Sounds as if there are plenty of available teachers around to fill the “shortage.”
And then we have the redoubtable Cato Institute senior fellow of education policy Andrew Coulson, who writes that there is an “Evidence Shortage for Teacher Shortage.” He notes that we have been on a hiring binge since 1970. Since that time,
…the number of teachers has grown six times faster than the number of students. Enrollment grew about 8 percent from 1970 to 2010, but the teaching workforce grew 50 percent. There are a LOT more public school teachers per child today, so how can districts and states still claim to be facing ‘teacher shortages?’
Coulson finishes with,
So does America have a ‘teacher shortage’ writ large? No.
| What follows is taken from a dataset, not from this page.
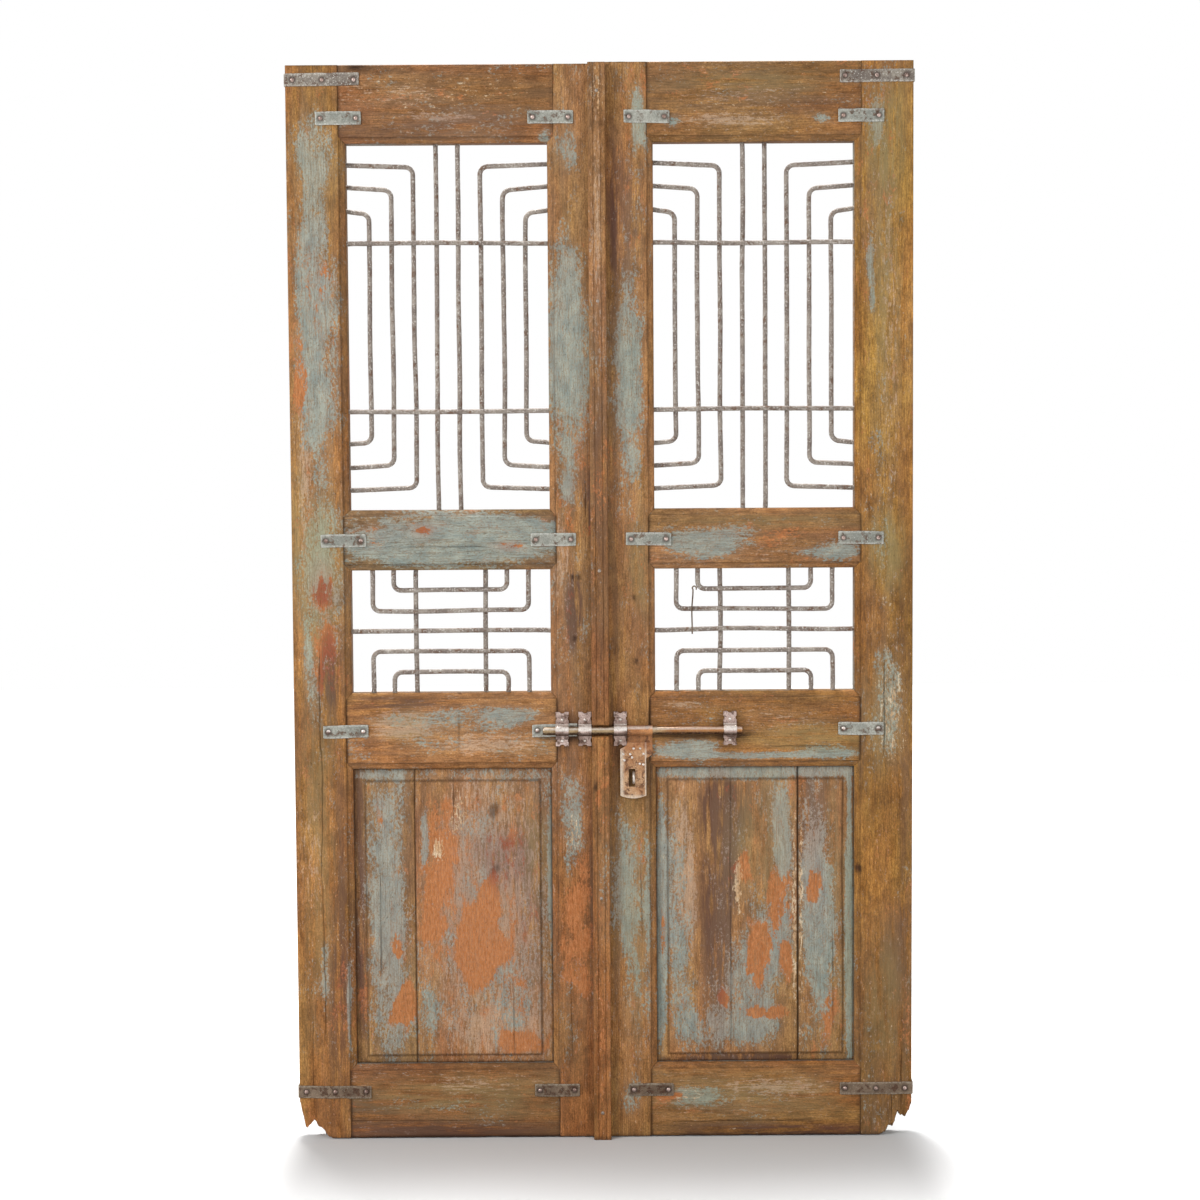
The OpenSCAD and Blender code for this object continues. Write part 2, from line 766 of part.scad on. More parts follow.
module staple(clear = 0) {
  d = staple_d + 2 * clear;
  leg_r = (staple_h - staple_d) / 2;
  z = lock_z - staple_drop;
  y_arc = out(plate_out + hasp_t + staple_rise) + staple_h / 2;
  for (s = [-1, 1]) rod_y(staple_x, y_arc, face_y + rod_seat, z + s * leg_r, d);
  translate([staple_x, y_arc, z]) rotate([90, 0, -90]) rotate([0, 0, 90 + 180])
    rotate_extrude(angle = 180, $fn = 96) translate([leg_r, 0]) circle(d = d, $fn = 48);
}

// ---------------------------------------------------------------- nodes

outer_stile(LEFT);  // left_outer_stile
meeting_stile(LEFT);  // left_meeting_stile
rail(LEFT, TOP);  // left_top_rail
rail(LEFT, MIDDLE);  // left_middle_rail
rail(LEFT, LOCK);  // left_lock_rail
rail(LEFT, BOTTOM);  // left_bottom_rail
wide_board(LEFT);  // left_panel_wide_board
narrow_board(LEFT);  // left_panel_narrow_board
outer_stile(RIGHT);  // right_outer_stile
meeting_stile(RIGHT);  // right_meeting_stile
rail(RIGHT, TOP);  // right_top_rail
rail(RIGHT, MIDDLE);  // right_middle_rail
rail(RIGHT, LOCK);  // right_lock_rail
rail(RIGHT, BOTTOM);  // right_bottom_rail
wide_board(RIGHT);  // right_panel_wide_board
narrow_board(RIGHT);  // right_panel_narrow_board
cover_strip();

color(iron) on_side(LEFT) upper_cross_rods();  // left_upper_cross_rods
color(iron) on_side(LEFT) upper_bent_rods();  // left_upper_bent_rods
color(iron) on_side(LEFT) upper_straight_rods();  // left_upper_straight_rods
color(iron) on_side(LEFT) lower_uprights();  // left_lower_uprights
color(iron) on_side(LEFT) lower_cross_rod();  // left_lower_cross_rod
color(iron) on_side(LEFT) lower_bent_rods();  // left_lower_bent_rods
color(iron) on_side(RIGHT) upper_cross_rods();  // right_upper_cross_rods
color(iron) on_side(RIGHT) upper_bent_rods();  // right_upper_bent_rods
color(iron) on_side(RIGHT) upper_straight_rods();  // right_upper_straight_rods
color(iron) on_side(RIGHT) lower_uprights();  // right_lower_uprights
color(iron) on_side(RIGHT) lower_cross_rod();  // right_lower_cross_rod
color(iron) on_side(RIGHT) lower_bent_rods();  // right_lower_bent_rods
wire_remnant();

corner_strap(LEFT, top_strap_z(LEFT));  // left_top_corner_strap
corner_strap(LEFT, bottom_strap_z);  // left_bottom_corner_strap
short_strap(LEFT, shoulder_out, upper_strap_z);  // left_top_outer_strap
short_strap(LEFT, shoulder_out, middle_z);  // left_middle_outer_strap
short_strap(LEFT, shoulder_out, lock_z);  // left_lock_outer_strap
short_strap(LEFT, shoulder_in(LEFT), upper_strap_z);  // left_top_inner_strap
short_strap(LEFT, shoulder_in(LEFT), middle_z);  // left_middle_inner_strap
short_strap(LEFT, shoulder_in(LEFT), lock_z);  // left_lock_inner_strap
short_strap(LEFT, shoulder_in(LEFT), bottom_strap_z);  // left_bottom_inner_strap
corner_strap(RIGHT, top_strap_z(RIGHT));  // right_top_corner_strap
corner_strap(RIGHT, bottom_strap_z);  // right_bottom_corner_strap
short_strap(RIGHT, shoulder_out, upper_strap_z);  // right_top_outer_strap
short_strap(RIGHT, shoulder_out, middle_z);  // right_middle_outer_strap
short_strap(RIGHT, shoulder_out, lock_z);  // right_lock_outer_strap
short_strap(RIGHT, shoulder_in(RIGHT), upper_strap_z);  // right_top_inner_strap
short_strap(RIGHT, shoulder_in(RIGHT), middle_z);  // right_middle_inner_strap
short_strap(RIGHT, shoulder_in(RIGHT), bottom_strap_z);  // right_bottom_inner_strap

color(iron) strap_nail_set(LEFT);  // left_strap_nails
color(iron) strap_nail_set(RIGHT);  // right_strap_nails
color(iron) cover_nail_set();  // cover_nails
color(iron) keeper_nail_set();  // keeper_nails

bolt_rod();
keeper(end_keeper_x, strap_t);  // end_keeper
keeper(left_keeper_x, 0);  // left_keeper
keeper(middle_keeper_x, 0);  // middle_keeper
keeper(tail_keeper_x, 0);  // tail_keeper
hasp_strap();
hasp_plate();
color(bare_iron) hasp_rivet_set();  // hasp_rivets
color(bare_iron) staple();  // padlock_staple
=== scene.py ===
import math

import bpy
import numpy as np
from mathutils import Matrix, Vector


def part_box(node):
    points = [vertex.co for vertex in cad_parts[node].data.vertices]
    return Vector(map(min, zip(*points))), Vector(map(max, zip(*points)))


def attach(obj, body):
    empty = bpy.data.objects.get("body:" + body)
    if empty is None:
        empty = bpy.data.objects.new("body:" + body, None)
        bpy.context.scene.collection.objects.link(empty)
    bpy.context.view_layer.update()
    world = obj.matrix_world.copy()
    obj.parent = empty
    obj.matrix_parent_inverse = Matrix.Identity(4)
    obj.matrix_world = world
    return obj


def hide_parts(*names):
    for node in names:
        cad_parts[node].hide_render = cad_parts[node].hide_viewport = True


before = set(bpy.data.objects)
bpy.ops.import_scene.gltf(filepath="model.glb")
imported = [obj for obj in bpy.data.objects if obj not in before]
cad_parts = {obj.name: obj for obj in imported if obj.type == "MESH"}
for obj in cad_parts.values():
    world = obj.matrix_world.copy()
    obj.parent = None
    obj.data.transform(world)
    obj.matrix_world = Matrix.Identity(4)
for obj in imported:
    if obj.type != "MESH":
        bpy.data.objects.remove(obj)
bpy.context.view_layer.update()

# Lengths in this script are in millimetres until a mesh is made.
# Every wood member is worked out in its own frame: u along the grain, v across it,
# and w out of the front face, which is w = 0. The back is at w = -THICK.
MM = 0.001
THICK, FACE_Y = 40.0, -20.0
# Width and depth of the moulding, the step at its top, and the bed that a shoulder lies on
MOULD_W, MOULD_D, QUIRK, BED = 12.0, 8.0, 1.2, 11.4
# Width of a plain edge's rounding, and how far in its outermost front points lie
ARRIS = 1.6
EDGE = 0.3 * ARRIS
# How far the front of the foot is worn up, and the height below which a stile's rows are
# squeezed to fit its lost corner
FOOT_LIFT, SQUEEZE = 2.0, 160.0
# Points down each side of a member's ring, and the dirt at those of a moulded side, with painted
# shade in its quirk
SIDE_POINTS = 8
QUIRK_DIRT_AND_SHADE = np.array([[0.4, 0.12, 0.0, 0.05, 0.3, 0.35, 0.35, 0.3]])
LEFT, RIGHT = -1, 1
SIDES = {"left": LEFT, "right": RIGHT}
RAILS = ("bottom", "lock", "middle", "top")


def box_mm(node):
    lo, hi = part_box(node)
    return np.array(lo) / MM, np.array(hi) / MM


def add_object(name, data):
    made = bpy.data.objects.new(name, data)
    bpy.context.scene.collection.objects.link(made)
    return made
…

We had 22.3 pupils/teacher in 1970 and 16 p/t in 2012. Compared to the past, we are rolling in teachers. If we have too few in some fields and too many in others, it is for the reasons described above–mistakes in policy and/or execution….
Any questions?
So all the teachers unions and their friends in the media are left with is the “Who cares what the data say” argument. But if teacher union leaders want to legitimately whine about something, they could honestly say “We are bleeding unionized teachers.” That would be an accurate statement as the union share of the teacher workforce is at an historic low. In fact, for the first time since the rise of the teachers unions in the 1980s, the percentage of US teachers represented by them has fallen below 50 percent. The advance of right-to-work states, the charter school movement and various voucher programs across the country are to be credited for the shift. That shortage is indeed bad news for the unions, but one that benefits just about everyone else.
Larry Sand, a former classroom teacher, is the president of the non-profit California Teachers Empowerment Network – a non-partisan, non-political group dedicated to providing teachers and the general public with reliable and balanced information about professional affiliations and positions on educational issues. The views presented here are strictly his own.